Dear cook, I hope my point is clear. Do a better job adhering to Customs regulations than I have, but buy and bring it all with you. Roll socks around the jars. Stuff bottles inside pant legs. Wedge tins inside your fancy shoes. Press capers, squid, chili paste, tea leaves, and vacuum-packed truffles into gaps among laundry. Wear as many layers as you need to to fit it all in your bag.
How else will you really remember what you have lived, what roads you’ve traveled, trains you’ve made and trains you’ve missed? Select and wrap your memories carefully. Sit together, you and them, and others, and open the bottle—Oh right, this one is fennel liqueur! Soak the dried fish. Cook it in olive oil. Open the window and be here, with the fullness and freedom of everywhere else you’ve been. Let each bit of edible, tangible evidence of your life remind you that existence is slippery and you must dig in.
Buy everything you think can travel home safely! Much more fun to unpack than another pair of sandals.
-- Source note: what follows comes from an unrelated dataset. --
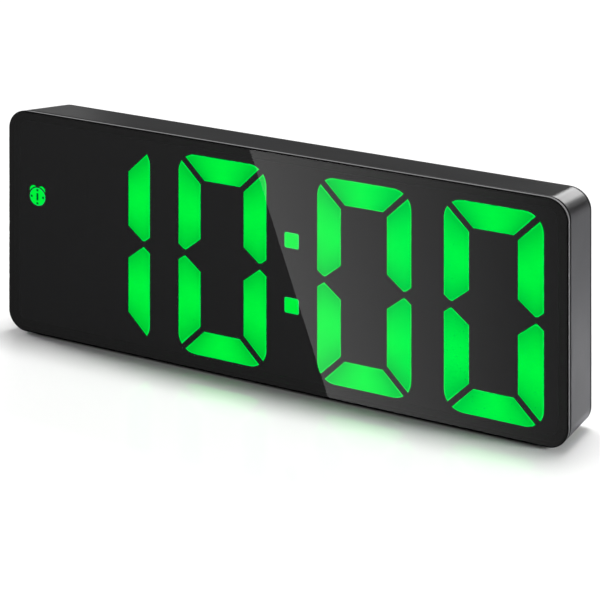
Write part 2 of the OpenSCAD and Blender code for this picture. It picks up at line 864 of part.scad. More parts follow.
// a flat block through the bay's end wall, from inside the contact out past the wall
module tab_block(side, out, half_y, half_z) {
    x0 = (bay_l - contact_t) / 2;
    x1 = bay_l / 2 + out;
    block(min(side * x0, side * x1), max(side * x0, side * x1), cell_y - half_y, cell_y + half_y,
        bay_lead_z(side) - half_z, bay_lead_z(side) + half_z);
}

module solder_tab(side) {
    tab_block(side, bay_wall + tab_out, tab_w / 2, tab_t / 2);
}

module terminal_contacts() {
    color("#c9cbcd") {
        contact(1, 2, 2);
        solder_tab(1);
        contact(-1, 0, 0);
        solder_tab(-1);
    }
}

module bridge_contacts() {
    color("#c9cbcd") {
        contact(1, 0, 1);
        contact(-1, 1, 2);
    }
}

// a cone spring drawn as its stack of turns
module contact_springs() {
    step = (spring_l - 2 * spring_wire_r) / (spring_turns - 1);
    color("#d5d7d9") for (k = [0 : 2])
        translate([-nub_dir(k) * (bay_l / 2 - contact_t), cell_y, cell_z(k)])
            rotate([0, 90 * nub_dir(k), 0]) for (t = [0 : spring_turns - 1])
                translate([0, 0, spring_wire_r + t * step]) rotate_extrude()
                    translate([spring_r - t * spring_step_in, 0]) circle(spring_wire_r);
}

module lead(side) {
    bar(lead_r, side * (bay_l / 2 + bay_wall + 1.4), bay_lead_z(side) + side * (lead_r + tab_t / 2),
        board_back, cell_y + 1);
}

module lead_plus() {
    color("#a32020") lead(1);
}

module lead_minus() {
    color("#161616") lead(-1);
}

// ---- feet ----

module feet() {
    color("#2a2a2a") for (x = [-foot_x, foot_x], y = foot_ys)
        translate([x, y, 0]) cylinder(r = foot_r, h = foot_stand + foot_sink);
}

front_panel();
panel_tape();
front_housing();
reflector();
lit_lenses();
unlit_lenses();
colon_lenses();
alarm_icon_lens();
segment_leds();
main_board();
board_screws();
controller_chip();
display_driver();
crystal();
capacitor();
buzzer();
board_resistors();
link_header();
link_pins();
key_board();
key_screws();
key_switches();
plunger_mode();
plunger_set();
plunger_up();
plunger_down();
button_mode();
button_set();
button_up();
button_down();
usb_shell();
usb_tongue();
rear_cover();
cover_screws();
battery_door();
battery_cells();
terminal_contacts();
bridge_contacts();
contact_springs();
lead_plus();
lead_minus();
feet();
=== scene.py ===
import bmesh
import bpy
import numpy as np
from mathutils import Matrix, Vector


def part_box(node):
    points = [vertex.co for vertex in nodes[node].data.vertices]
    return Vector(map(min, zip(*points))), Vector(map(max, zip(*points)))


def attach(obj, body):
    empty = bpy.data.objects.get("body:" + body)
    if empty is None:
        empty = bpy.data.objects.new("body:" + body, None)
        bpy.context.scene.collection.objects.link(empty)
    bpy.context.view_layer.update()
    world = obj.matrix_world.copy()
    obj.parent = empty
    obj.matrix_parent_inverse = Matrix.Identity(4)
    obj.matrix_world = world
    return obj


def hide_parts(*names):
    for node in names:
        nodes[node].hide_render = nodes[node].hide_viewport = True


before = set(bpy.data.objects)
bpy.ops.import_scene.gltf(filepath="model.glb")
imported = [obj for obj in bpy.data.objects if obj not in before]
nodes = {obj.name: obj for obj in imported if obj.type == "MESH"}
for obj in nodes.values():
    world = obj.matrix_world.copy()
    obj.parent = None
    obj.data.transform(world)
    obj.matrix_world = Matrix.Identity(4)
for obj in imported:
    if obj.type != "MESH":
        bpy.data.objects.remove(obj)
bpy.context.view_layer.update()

# Desk alarm clock: smoked front panel, green seven-segment digits, black satin housing.
mm = 0.001
up = (0, 0, 1)
samePoint = 2e-7        # metres: made points nearer than this are joined
weldedPoint = 1e-6      # the same for the CAD nodes


# camera
view = {
    "place": (0.1782, -0.4186, 0.1281),   # metres
    "lens": 103.12,        # mm, on a 36 mm sensor
    "nearest": 0.01,       # metres
    "turn": 22.70,         # degrees round from straight ahead
    "fall": 13.24,         # degrees that it looks down
    "sideTurn": 22.29,     # the frame's level edge, turned round with the camera
    "sideRise": 6.0,       # and leaning up from level
}


def direction(turn, rise):
    # turn is measured from +X towards +Y, rise from level, both in degrees
    turn, rise = np.radians([turn, rise])
    return np.array([np.cos(turn) * np.cos(rise), np.sin(turn) * np.cos(rise), np.sin(rise)])


def makeCamera():
    # upright edges stay parallel and level ones lean, as behind a swung and tilted lens plate:
    # the camera's three axes aren't square to each other, and the holder's stretch gives them that
    ahead = direction(90 + view["turn"], -view["fall"])
    axes = np.stack([direction(view["sideTurn"], view["sideRise"]), up, -ahead], 1)
    first, stretch, second = np.linalg.svd(axes)
    if np.linalg.det(first) < 0:
        first[:, -1] *= -1
        second[-1] *= -1
    holder = bpy.data.objects.new("cameraHolder", None)
    holder.matrix_world = (Matrix.Translation(view["place"])
                           @ Matrix(first.tolist()).to_4x4() @ Matrix.Diagonal((*stretch, 1)))
    lens = bpy.data.cameras.new("camera")
    lens.lens = view["lens"]
    lens.clip_start = view["nearest"]
    camera = bpy.data.objects.new("camera", lens)
    camera.parent = holder
    camera.matrix_basis = Matrix(second.tolist()).to_4x4()
    for thing in (holder, camera):
        bpy.context.scene.collection.objects.link(thing)
    bpy.context.scene.camera = camera
    bpy.context.scene.view_settings.view_transform = "Standard"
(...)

I can completely relate! One of my favorite activities (while traveling & at home) is to slowly browse gourmet shops for unique goodies. London’s big department stores (Harrod’s, Harvey Nichols) also sell amazing packaged food. I bring lots of stuff home and stuff it on my “abroad” shelf in the pantry, to be used at just the right moment. It never tastes as good as on its home turf! My husband always travels with “wine diapers” which can absorb the volume of a 750mL bottle (if it breaks). Great invention!